Sehingga warga pun menutut supaya tanah milik desa seluas 42 are yang berlokasi di Blencong. Yang pada saat itu digunakan untuk tukar guling oleh pihak ahli waris. Itu diminta warga supaya dapat segera dikembalikan. Di mana informasinya, tanah itu telah dijual dan digunakan untuk biaya haji orang tuanya oleh yang bersangkutan.
“Warga minta supaya tanah yang di Blencong bisa segera dikembalikan” tuturnya.
Pemdes pun diakuinya akan segera mengambil langkah Peninjauan Kembali (PK). Karena dirinya mengklaim bahwa desa telah memiliki bukti pendukung yang telah dikumpulkan. Untuk bisa merebut kembali aset desa itu.
Demi tetap lancarnya pelayanan kepada masyarakat. Untuk saat ini, pelayanan kantor desa Gunungsari telah dialihkan sementara.
Menanggapi hal itu, ketua DPRD Lobar, Hj. Nurhidayah selaku warga Gunungsari menyebut kondisi yang terjadi ini begitu menyedihkan.
“Padahal dari saya kecil, beragam kegiatan di desa Gunungsari sering dipusatkan di sana. Terus tiba-tiba ada ahli waris mengklaim tanah itu miliknya, ya itu mengejutkan. Apalagi kemudian Pemda tidak bisa menunjukkan diri memiliki bukti-bukti kepemilikan” ungkapnya.
Dirinya pun turut mengritik Pemda selaku pemilik tanah justru tidak bisa memiliki bukti yang otentik. Sehingga harus menerima kekalahan.
“Sebenarnya sejak saya jadi kepala desa dulu itu sudah ada tim aset, turun ke desa untuk mencari tanah-tanah milik daerah” imbuhnya.

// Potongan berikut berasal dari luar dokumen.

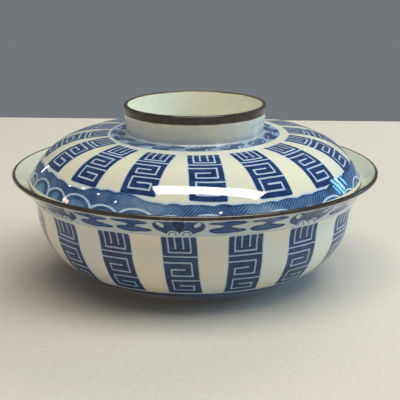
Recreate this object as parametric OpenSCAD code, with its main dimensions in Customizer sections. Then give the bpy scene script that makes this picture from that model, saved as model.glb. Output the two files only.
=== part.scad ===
// Lidded donburi bowl: a flared porcelain bowl on a turned foot ring, and a domed
// lid that drops inside the flare and carries a ring grip. All sizes in millimetres.
// The origin is the centre of the foot ring's contact face, +Z up.

/* [Bowl] */
// Outer diameter over the lip
rim_d = 190; // [160:1:210]
// Height of the bowl alone, foot to lip
bowl_h = 57; // [50:0.5:66]
// How far the lip stands out past the waist, where the flare turns into the belly
flare_out = 12.1; // [10:0.1:14]
// Height of the flare, from waist to lip
flare_rise = 20.5; // [17:0.5:24]
// Slope of the flare at the lip, in degrees from level
flare_angle = 42; // [34:1:52]
// Wall thickness at the lip
lip_t = 2.2; // [1.8:0.1:3]
// Wall thickness at the waist
wall_t = 3.2; // [2.6:0.1:4.2]
// Thickness of the floor over the foot
floor_t = 3.8; // [3:0.1:5]

/* [Foot ring] */
// Outer diameter of the foot ring
foot_d = 101; // [80:1:112]
// Height of the foot ring
foot_h = 4.8; // [4.4:0.1:8]
// Radial thickness of the foot ring where it meets the floor
foot_wall = 4.4; // [3.4:0.1:7]
// How much the foot ring draws in from its root to its contact face
foot_taper = 0.6; // [0.2:0.1:1.2]
// Corner radius on the foot ring's contact face
foot_corner = 0.8; // [0.3:0.1:1.2]

/* [Lid] */
// How far in from the lip the lid's rounded edge sits
lid_inset = 8.5; // [7:0.1:10]
// Rise from the middle of the edge to the flat crown
dome_rise = 23.2; // [16:0.1:32]
// Thickness of the lid
lid_t = 3; // [2.4:0.1:3.6]
// Slope of the dome at its edge, in degrees from level
edge_angle = 61; // [50:1:72]
// Width of the flat crown that shows round the root of the ring grip
crown_ledge = 2.6; // [1:0.1:8]

/* [Ring grip] */
// Outer diameter of the ring grip at its lip
grip_d = 73.8; // [60:0.2:75]
// Height of the ring grip above the crown
grip_h = 15; // [10:0.1:20]
// Thickness of the ring grip at its lip
grip_lip_t = 2.2; // [2:0.1:3]
// Thickness of the ring grip at its root
grip_root_t = 3.4; // [2.6:0.1:4.4]
// How much the ring grip draws in from its lip to its root, each side
grip_taper = 1.5; // [0.4:0.1:3]
// Corner radius on the ring grip's lip
grip_corner = 0.7; // [0.3:0.1:0.9]

/* [Brown lip glaze] */
// Height of the brown glaze band on the bowl's lip
rim_glaze_h = 2; // [1.5:0.1:4]
// Height of the brown glaze band on the ring grip's lip
grip_glaze_h = 3; // [2:0.1:5]

/* [Fit] */
// Gap between the lid's edge and the inside of the flare
seat_gap = 0.3; // [0.2:0.05:0.8]

/* [Hidden] */
$fn = 144;
porcelain = "#e6e6da";
foot_white = "#d8d6c8";
lid_blue = "#6f8bb4";
iron_brown = "#41372f";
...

Namun ia menyayangkan tim itu bekerja hanya sebatas mengetahui aset daerah. Tanpa melanjutkan hingga proses memperkuat berbagai bukti tertulis mengenai aset daerah tersebut.

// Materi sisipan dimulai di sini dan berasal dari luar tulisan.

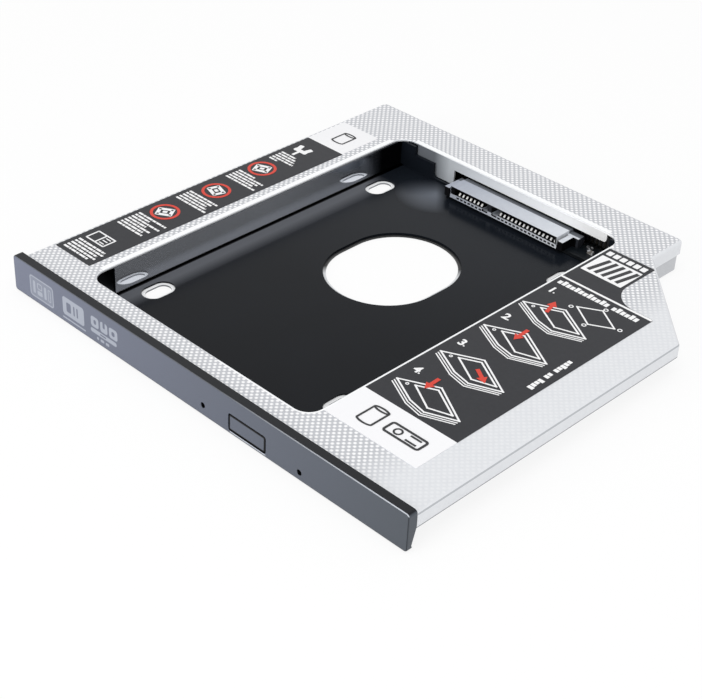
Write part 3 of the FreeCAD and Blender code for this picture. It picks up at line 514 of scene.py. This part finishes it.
button_gap = (12.45, 23.85, 1.0, 5.2, 0.7, 0.5)
button_lip = (12.9, 23.9, 0.5, 0.75, 0.12, 0)
ink_edge = (-0.06, 0.06)
haze_edge = (-0.2, 0.2)
ink_share = 0.8
haze_share = 0.3
lip_share = 0.8
foot_share = 0.85
opening_x = (3.0, 35.2)
opening_z = (0.6, 5.6)
opening_front = -63.3
highlight_foot = 7.0
edge_highlight_span = (10.0, 60.0)
foot_line = (0.15, 0.4)
peel_size = 0.714
peel_height = 0.04
bezel_left, bezel_right = (corner[0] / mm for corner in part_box("front_bezel"))


# How far a place on the face is from the nearest shape's edge, less than nothing inside it
def edge_distance(tree, across, shapes):
    nearest = None
    for low_x, high_x, low_z, high_z, corner, line in shapes:
        middle = ((low_x + high_x) / 2, 0, (low_z + high_z) / 2)
        half = ((high_x - low_x) / 2 - corner, 0, (high_z - low_z) / 2 - corner)
        reach = work_out(tree, "ShaderNodeVectorMath", across, ("SUBTRACT", middle), ("ABSOLUTE",),
                         ("SUBTRACT", half), ("MAXIMUM", (0, 0, 0)), ("LENGTH",))
        edge = work_out(tree, "ShaderNodeMath", reach, ("SUBTRACT", corner - line / 2))
        if line:
            edge = work_out(tree, "ShaderNodeMath", edge, ("ABSOLUTE",), ("SUBTRACT", line / 2))
        nearest = edge if nearest is None else work_out(tree, "ShaderNodeMath", nearest, ("MINIMUM", edge))
    return nearest


# Satin black ABS: the eye gets a cool slate face, which is painted light, a black top and a fine orange-peel
# skin
slate_face = new_finish("black_abs_with_painted_lit_face")
tree = slate_face.node_tree
surface = read_surface(tree)
in_mm = surface["in_mm"]
facing_front = (None, -0.9)
across = work_out(tree, "ShaderNodeVectorMath", in_mm, ("MULTIPLY", (1, 0, 1)))
surface["sideways"] = work_out(tree, "ShaderNodeMath", surface["nx"], ("ABSOLUTE",))
for name, shapes in (("bare", gaps), ("marks", marks), ("haze", [(*first_mark, 0)]), ("lip", [button_lip]),
                     ("slit", [button_gap])):
    surface[name] = edge_distance(tree, across, shapes)
outside_bare = work_out(tree, "ShaderNodeMath", surface["bare"], ("MULTIPLY", -1.0))
surface["ink"] = any_of(tree, surface["marks"], outside_bare)
# the front face and the ends are painted slate grey, painted light on the black, darker towards the right
lit_front = any_of(tree, patch(tree, surface, ny=(None, (-0.98, -0.75))),
                   patch(tree, surface, sideways=((0.6, 0.9), None)))
to_right = patch(tree, surface, x=((bezel_left, bezel_right), None))
printed = any_of(tree, patch(tree, surface, ink_share, ink=(None, ink_edge), ny=facing_front),
                 patch(tree, surface, haze_share, haze=(None, haze_edge), ny=facing_front))
# the rounded edge between face and top carries a painted highlight, brighter towards the right
highlight_strength = add_node(tree, "ShaderNodeMapRange", {"Value": surface["x"], "From Min": edge_highlight_span[0],
                "From Max": edge_highlight_span[1], "To Min": 0.15, "To Max": 0.8}).outputs[0]
edge_highlight = patch(tree, surface, highlight_strength, ny=(-0.9, -0.4), nz=(0.3, None), z=(highlight_foot, None))
# a thin dark line runs along the face's foot
foot = patch(tree, surface, foot_share, z=(None, foot_line))
# the button's gap and the two small holes are painted black inside, a painted shade, and the gap's lower lip
# carries a painted highlight
lip = patch(tree, surface, lip_share, lip=(None, ink_edge))
gap_shade = any_of(tree, patch(tree, surface, slit=(None, ink_edge)),
              patch(tree, surface, x=opening_x, z=opening_z, y=(opening_front, None)))
face = coats(tree, "6c7182", (to_right, "494e55"), (printed, "a5aab5"))
paint = coats(tree, "15171b", (lit_front, face), (edge_highlight, "c4c8d0"), (foot, "17171a"), (lip, "c9cdd4"),
              (gap_shade, "09090b"))
peel = add_node(tree, "ShaderNodeTexNoise", {"Vector": in_mm, "Scale": 1 / peel_size,
                "Detail": 3.0}).outputs["Fac"]
skin = add_node(tree, "ShaderNodeBump", {"Height": peel, "Strength": 0.06,
                "Distance": peel_height * mm}).outputs[0]
shade(tree, {"Base Color": paint, "Roughness": 0.34, "IOR": 1.5, "Specular IOR Level": 0.2, "Normal": skin})
dress(slate_face, "front_bezel", "eject_button")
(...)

“Mau tidak mau tanah ini sudah dimenangkan di MA dan sudah inkrah, mau tidak mau Pemda hanya bisa PK. apa bukti-bukti yang dimiliki Pemda harus ditelurusi kembali, termasuk soal ruislagnya” jelas dia.
Sehingga ia berpesan, agar persoalan ini dapat dijadikan pelajaran. Supaya ke depannya Pemda lebih bisa untuk melakukan pendataan dan pensertifikatan semua aset milik Pemda. Agar hal-hal semacam itu tidak terjadi lagi.